## Work required
Output exactly the lines that run from the line containing "color(screw_plating) on_screw_axis(screw_from_rear +" through the line containing "from mathutils import Matrix, Vector", with both ends included.

--- Data provided ---

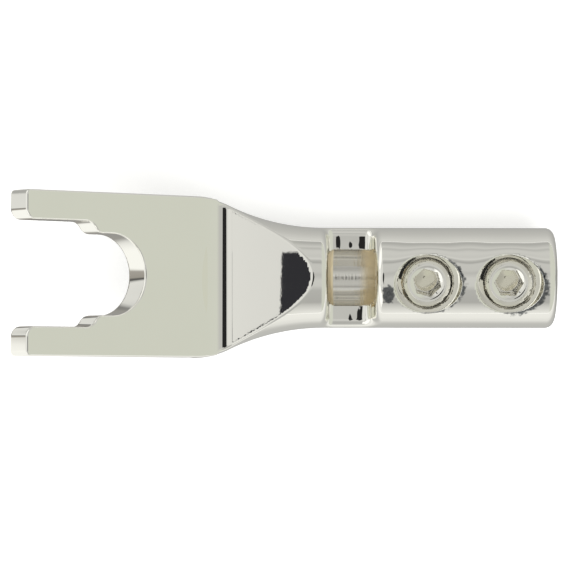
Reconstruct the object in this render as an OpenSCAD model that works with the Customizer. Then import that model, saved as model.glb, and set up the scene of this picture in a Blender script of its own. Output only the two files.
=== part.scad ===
// Speaker spade plug: one plated copper body with a bent fork, a sight window and two set screws.
// The wire's bore runs along X with its mouth at the origin, the fork points to -X, the screws face +Z.

/* [Barrel] */
// Outside diameter of the barrel
barrel_d = 8; // [7:0.1:10]
// Length of the straight barrel, from its rear end to the start of the flare
barrel_len = 18.4; // [18.3:0.1:19]
// Rounding of the barrel's rear edge
rear_edge_r = 0.7; // [0.2:0.1:1]

/* [Wire bore] */
// Diameter of the bore that takes the wire
bore_d = 4.6; // [3:0.1:5]
// How far the bore runs past the window's front wall
bore_past_window = 0.8; // [0.2:0.1:1.5]
// Lead-in chamfer at the bore's mouth
mouth_chamfer = 0.3; // [0.1:0.05:0.6]

/* [Sight window] */
// Distance from the rear end to the window's rear wall
window_from_rear = 14.4; // [13.8:0.1:14.6]
// Length of the window along the barrel
window_len = 3.8; // [3:0.1:4]
// Height of the window's floor above the barrel's axis
window_floor_z = 0.7; // [0.5:0.05:1.6]
// Fillet between the floor and the window's rear wall
window_rear_fillet = 1.4; // [0.4:0.1:1.6]
// Fillet between the floor and the window's front wall
window_front_fillet = 0.6; // [0.2:0.1:1.2]

/* [Set screws] */
// Outside diameter of the screws
screw_d = 3.9; // [3:0.1:4.2]
// Length of a screw
screw_len = 4; // [3:0.5:5]
// Radial clearance between a screw and its tapped hole
screw_clearance = 0.05; // [0.02:0.01:0.09]
// Distance from the rear end to the rear screw's axis
screw_from_rear = 3.8; // [3.6:0.1:4.2]
// Distance between the two screws' axes
screw_pitch = 6.5; // [5.6:0.1:6.6]
// How far the row of screws is turned about the barrel's axis, in degrees
screw_row_turn = 10; // [0:0.5:14]
// How far a screw's top face lies below the crest of the barrel
screw_sunk = 1.1; // [0.6:0.1:1.3]
// Width across the flats of the hexagon socket
socket_af = 2; // [1.5:0.1:2.2]
// Depth of the hexagon socket
socket_depth = 1.8; // [1.2:0.1:2]
// Chamfer at the top of a screw
screw_top_chamfer = 0.25; // [0.1:0.05:0.5]
// Chamfer at the tip of a screw
screw_tip_chamfer = 0.7; // [0.3:0.05:0.9]
// Diameter of the cup in a screw's tip
cup_d = 1.8; // [1:0.1:2]
// Included angle of the countersinks, in degrees
countersink_angle = 60; // [50:5:90]
// Diameter of a countersink at the crest of the barrel
countersink_d = 5.4; // [4.8:0.1:5.6]

/* [Neck] */
// Distance from the rear end to the valley where the fork bends up
valley_from_rear = 26.8; // [26.5:0.1:27.2]
// Height of the valley above the barrel's axis
valley_z = 0.9; // [0.7:0.05:1.2]
// How far the small flat that eases the valley reaches up each of its sides
valley_ease = 0.6; // [0.2:0.05:0.8]
// Slope of the flat ramp from the valley up to the barrel's crest, in degrees
ramp_angle = 23; // [22.5:0.1:26]
// Radius of the concave flare from the barrel towards the fork
flare_r = 17.2; // [14:0.1:19]
// Radius of the convex shoulders that end the flare
shoulder_r = 6.3; // [4:0.1:9]
// How far the flat across the bend's outside reaches along each of its sides
bend_ease = 1; // [0.4:0.1:1.4]
// How far the flat under the neck stands below the barrel
foot_drop = 0.05; // [0.03:0.01:0.2]

/* [Fork] */
// Angle between the fork and the barrel's axis, in degrees
bend_angle = 38; // [30:1:45]
// Width of the fork
fork_w = 12.8; // [12:0.1:14]
// Length of the fork from the valley to its tips
fork_len = 18.8; // [18.2:0.1:24]
// Thickness of the fork
fork_t = 2.3; // [1.8:0.1:2.6]
// Width of the throat, which seats a quarter inch post
throat_w = 6.35; // [5:0.05:7]
// Distance from the valley to the centre of the throat's arc
throat_from_valley = 10.5; // [9.3:0.1:11]
// Width of the mouth, which seats an 8 mm post
mouth_w = 8.2; // [7.6:0.1:9]
// Distance from the valley to the middle of the step between throat and mouth
step_from_valley = 12.2; // [12:0.1:13.8]
// Radius of the two curves that make each step
step_r = 1; // [0.8:0.05:1.1]
// Rounding of the tips towards the mouth
tip_inner_r = 0.85; // [0.2:0.05:1.2]
// Rounding of the tips at the outside
tip_outer_r = 0.35; // [0.1:0.05:0.8]

/* [Hidden] */
$fn = 96;

plating = [0.93, 0.92, 0.87];
screw_plating = [0.9, 0.89, 0.84];

barrel_r = barrel_d / 2;
bore_r = bore_d / 2;
fork_half = fork_w / 2;
screw_r = screw_d / 2;
hole_r = screw_r + screw_clearance;
past = 1;  // how far a cutter runs past what it cuts
clear_of_all = barrel_d + fork_w;  // longer than any section that a cutter crosses

// The plan of the neck is two tangent arcs, so both end at one angle
flare_turn = acos(1 - (fork_half - barrel_r) / (flare_r + shoulder_r));
flare_run = flare_r * sin(flare_turn);
shoulder_run = shoulder_r * sin(flare_turn);
valley_run = valley_from_rear - barrel_len;

// Half width of the plan at a distance from the start of the flare
function plan_half(run) =
    run <= flare_run
    ? barrel_r + flare_r - sqrt(flare_r * flare_r - run * run)
    : run >= flare_run + shoulder_run
    ? fork_half
    : fork_half - shoulder_r
        + sqrt(pow(shoulder_r, 2) - pow(flare_run + shoulder_run - run, 2));

valley = [-valley_from_rear, valley_z];
along_fork = [-cos(bend_angle), sin(bend_angle)];
fork_normal = [sin(bend_angle), cos(bend_angle)];
outer_valley = valley - fork_t * fork_normal;  // where the bend's section meets the underside

// The fork's plan starts just past the valley's flat, and the turned blank ends inside it
overlap = 0.05;
fork_root = valley_ease + overlap;
blank_end = (fork_root + 2 * overlap) * cos(bend_angle) - outer_valley[0];
root_run = valley_run + fork_root;
bend_half = plan_half(root_run);

// The flat under the neck, and where the fork's underside would meet it
foot_z = -barrel_r - foot_drop;
foot_corner = outer_valley - (outer_valley[1] - foot_z) / sin(bend_angle) * along_fork;

window_front_x = -window_from_rear - window_len;
bore_len = window_from_rear + window_len + bore_past_window;
drill_half_angle = 59;
drill_web = 0.2;  // the drill's chisel edge leaves a small flat
countersink_half = countersink_angle / 2;
screw_top_z = barrel_r - screw_sunk;
screw_tip_z = screw_top_z - screw_len;
socket_r = socket_af / 2 / cos(30);

// What lies between a square corner at the origin and an arc of radius r inside it
module corner_2d(r) {
    difference() {
        square(r);
        translate([r, r]) circle(r);
    }
}

// Half the plan from the flare on: half width along X, distance from the flare's start along Y
module half_plan_2d() {
    difference() {
        square([fork_half, flare_run]);
        translate([barrel_r + flare_r, 0]) circle(flare_r);
    }
    translate([0, flare_run]) intersection() {
        translate([fork_half - shoulder_r, shoulder_run]) circle(shoulder_r);
        square([fork_half, shoulder_run]);
    }
    translate([0, flare_run + shoulder_run]) square([fork_half, fork_len]);
}

// Half the section of the turned blank: radius along X, distance from the rear end along Y
module blank_section() {
    difference() {
        square([barrel_r, barrel_len]);
        translate([barrel_r, 0]) mirror([1, 0]) corner_2d(rear_edge_r);
    }
    translate([0, barrel_len]) intersection() {
        half_plan_2d();
        square([fork_half + past, root_run]);
    }
    polygon([
        [0, barrel_len + root_run],
        [bend_half, barrel_len + root_run],
        [norm([bend_half, outer_valley[1]]), blank_end],
        [0, blank_end]
    ]);
}

module blank() {
    rotate([0, -90, 0]) rotate([0, 0, 180]) rotate_extrude() blank_section();
}

// Side view of the whole body: X along X, Z along Y
module side_2d() {
    rise = barrel_r + past - valley_z;
    polygon([
        valley + valley_ease * along_fork,
        valley + valley_ease * [cos(ramp_angle), sin(ramp_angle)],
        valley + [rise / tan(ramp_angle), rise],
        [past, barrel_r + past],
        [past, foot_z],
        foot_corner + [bend_ease, 0],
        foot_corner + bend_ease * along_fork,
        outer_valley + (fork_len + past) * along_fork,
        valley + (fork_len + past) * along_fork
    ]);
}

// Draws a side view's outline through the whole width
module through_width() {
    rotate([90, 0, 0]) linear_extrude(clear_of_all, center = true) children();
}

// Puts the fork's plan in place: distance from the valley along X, thickness along Z
module on_fork() {
    translate([valley[0], 0, valley[1]]) rotate([0, bend_angle, 0]) rotate([0, 0, 180]) children();
}

// Both sides of what is drawn on the +Y side
module both_sides() {
    children();
    mirror([0, 1]) children();
}

module fork_outline_2d() {
    both_sides() difference() {
        intersection() {
            translate([-valley_run, 0]) mirror([0, 1]) rotate(-90) half_plan_2d();
            translate([fork_root, 0]) square([fork_len - fork_root, fork_w]);
        }
        translate([fork_len, fork_half]) rotate(180) corner_2d(tip_outer_r);
    }
}

module slot_2d() {
    throat_half = throat_w / 2;
    mouth_half = mouth_w / 2;
    rise = mouth_half - throat_half;
    reach = sqrt(4 * step_r * step_r - pow(2 * step_r - rise, 2));
    near = step_from_valley - reach / 2;
    far = step_from_valley + reach / 2;
    translate([throat_from_valley, 0]) circle(throat_half);
    translate([throat_from_valley, -throat_half])
        square([far - throat_from_valley + past, throat_w]);
    translate([far, -mouth_half]) square([fork_len - far + past, mouth_w]);
    both_sides() {
        difference() {
            polygon([[near, 0], [far, 0], [far, mouth_half - step_r], [near, throat_half + step_r]]);
            translate([near, throat_half + step_r]) circle(step_r);
        }
        translate([far, mouth_half - step_r]) circle(step_r);
        translate([fork_len, mouth_half]) mirror([1, 0]) {
            corner_2d(tip_inner_r);
            translate([-past, 0]) square([past, tip_inner_r]);
        }
    }
}

// The fork's plan, drawn thicker than the fork: the side view gives it its thickness
module fork_blank() {
    on_fork() translate([0, 0, -fork_t - past]) linear_extrude(fork_t + 2 * past)
        difference() {
            fork_outline_2d();
            slot_2d();
        }
}

// The bore with its lead-in at the rear end and the drill's point at the other
module wire_bore() {
    rotate([0, -90, 0]) rotate_extrude() polygon([
        [0, -past],
        [bore_r + mouth_chamfer + past, -past],
        [bore_r, mouth_chamfer],
        [bore_r, bore_len],
        [drill_web, bore_len + (bore_r - drill_web) / tan(drill_half_angle)],
        [0, bore_len + (bore_r - drill_web) / tan(drill_half_angle)]
    ]);
}

// The window's outline seen from the side, open towards +Z
module window_side_2d() {
    rear_x = -window_from_rear;
    difference() {
        translate([window_front_x, window_floor_z]) square([window_len, barrel_d]);
        translate([window_front_x, window_floor_z]) corner_2d(window_front_fillet);
        translate([rear_x, window_floor_z]) mirror([1, 0]) corner_2d(window_rear_fillet);
    }
}

// Places what is drawn along Z on the axis of a set screw
module on_screw_axis(from_rear) {
    rotate([screw_row_turn, 0, 0]) translate([-from_rear, 0, 0]) children();
}

module screw_hole() {
    cylinder(barrel_d, r = hole_r);
    countersink_r = countersink_d / 2;
    depth = (countersink_r - hole_r) / tan(countersink_half);
    translate([0, 0, barrel_r - depth])
        cylinder(depth + past, hole_r, countersink_r + past * tan(countersink_half));
}

module set_screw() {
    tip_r = screw_r - screw_tip_chamfer;
    cup_r = cup_d / 2;
    difference() {
        rotate_extrude() polygon([
            [0, screw_tip_z + cup_r / 2],
            [cup_r, screw_tip_z],
            [tip_r, screw_tip_z],
            [screw_r, screw_tip_z + screw_tip_chamfer],
            [screw_r, screw_top_z - screw_top_chamfer],
            [screw_r - screw_top_chamfer, screw_top_z],
            [0, screw_top_z]
        ]);
        translate([0, 0, screw_top_z - socket_depth])
            cylinder(socket_depth + past, r = socket_r, $fn = 6);
        socket_mouth();
    }
}

// The lead-in that takes the corners off the socket's edge
module socket_mouth() {
    lead = screw_top_chamfer / 2;
    translate([0, 0, screw_top_z - lead])
        cylinder(lead + past, socket_r, socket_r + lead + past);
}

module spade_body() {
    color(plating) difference() {
        intersection() {
            through_width() side_2d();
            union() {
                blank();
                fork_blank();
            }
        }
        wire_bore();
        through_width() window_side_2d();
        on_screw_axis(screw_from_rear) screw_hole();
        on_screw_axis(screw_from_rear + screw_pitch) screw_hole();
    }
}

module front_set_screw() {
    color(screw_plating) on_screw_axis(screw_from_rear + screw_pitch) set_screw();
}

module rear_set_screw() {
    color(screw_plating) on_screw_axis(screw_from_rear) set_screw();
}

spade_body();
front_set_screw();
rear_set_screw();
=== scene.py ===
"""Speaker spade plug: a polished plated body with a bent fork, a sight window and two set screws.

The wire's bore runs along X with its mouth at the origin, the fork points to -X, the screws face +Z.
The shapes are distance functions in millimetres, meshed on a grid and moved exactly onto the surface.
"""

import bpy
import numpy as np
from mathutils import Matrix, Vector


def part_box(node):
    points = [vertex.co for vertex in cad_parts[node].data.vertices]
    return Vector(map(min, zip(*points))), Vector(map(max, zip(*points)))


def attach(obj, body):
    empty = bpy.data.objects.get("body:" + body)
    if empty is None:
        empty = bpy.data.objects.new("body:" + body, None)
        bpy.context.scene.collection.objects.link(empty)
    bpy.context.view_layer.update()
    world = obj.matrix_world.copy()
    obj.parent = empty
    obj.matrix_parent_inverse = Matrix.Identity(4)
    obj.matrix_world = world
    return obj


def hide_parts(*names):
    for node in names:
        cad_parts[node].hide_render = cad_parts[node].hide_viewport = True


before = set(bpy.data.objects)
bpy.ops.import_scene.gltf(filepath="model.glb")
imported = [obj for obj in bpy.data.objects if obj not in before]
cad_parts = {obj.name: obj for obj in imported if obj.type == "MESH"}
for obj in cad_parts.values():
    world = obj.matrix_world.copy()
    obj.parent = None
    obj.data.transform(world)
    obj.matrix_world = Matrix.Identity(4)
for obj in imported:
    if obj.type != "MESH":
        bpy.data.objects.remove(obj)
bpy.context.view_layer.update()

MM = 0.001
DEGREES = np.degrees(1.0)

# Barrel, flare and fork, as in the part's source
BARREL_R = 4.0
BARREL_LEN = 18.4
REAR_EDGE_R = 0.7
FLARE_R = 17.2
SHOULDER_R = 6.3
FORK_HALF = 6.4
FORK_LEN = 18.8
FORK_T = 2.3
BEND = np.radians(38)
VALLEY = (-26.8, 0.9)
VALLEY_FILLET = 2.0
RAMP = np.radians(23)
FOOT_Z = -4.05
BEND_R = 2.6
EDGE_R = 0.22
TIP_OUTER_R = 0.35
TIP_INNER_R = 0.85

# The neck's plan is two tangent arcs, so both end at one angle
FLARE_TURN = np.arccos(1 - (FORK_HALF - BARREL_R) / (FLARE_R + SHOULDER_R))
FLARE_RUN = FLARE_R * np.sin(FLARE_TURN)
SHOULDER_END = FLARE_RUN + SHOULDER_R * np.sin(FLARE_TURN)
VALLEY_RUN = -VALLEY[0] - BARREL_LEN

# The round blank and the flat fork overlap at the valley, with a fillet between their plans
BLANK_PAST_VALLEY = 2.0
FORK_START = 0.2
PLAN_FILLET = 0.25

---

## Answer to this problem
    color(screw_plating) on_screw_axis(screw_from_rear + screw_pitch) set_screw();
}

module rear_set_screw() {
    color(screw_plating) on_screw_axis(screw_from_rear) set_screw();
}

spade_body();
front_set_screw();
rear_set_screw();
=== scene.py ===
"""Speaker spade plug: a polished plated body with a bent fork, a sight window and two set screws.

The wire's bore runs along X with its mouth at the origin, the fork points to -X, the screws face +Z.
The shapes are distance functions in millimetres, meshed on a grid and moved exactly onto the surface.
"""

import bpy
import numpy as np
from mathutils import Matrix, Vector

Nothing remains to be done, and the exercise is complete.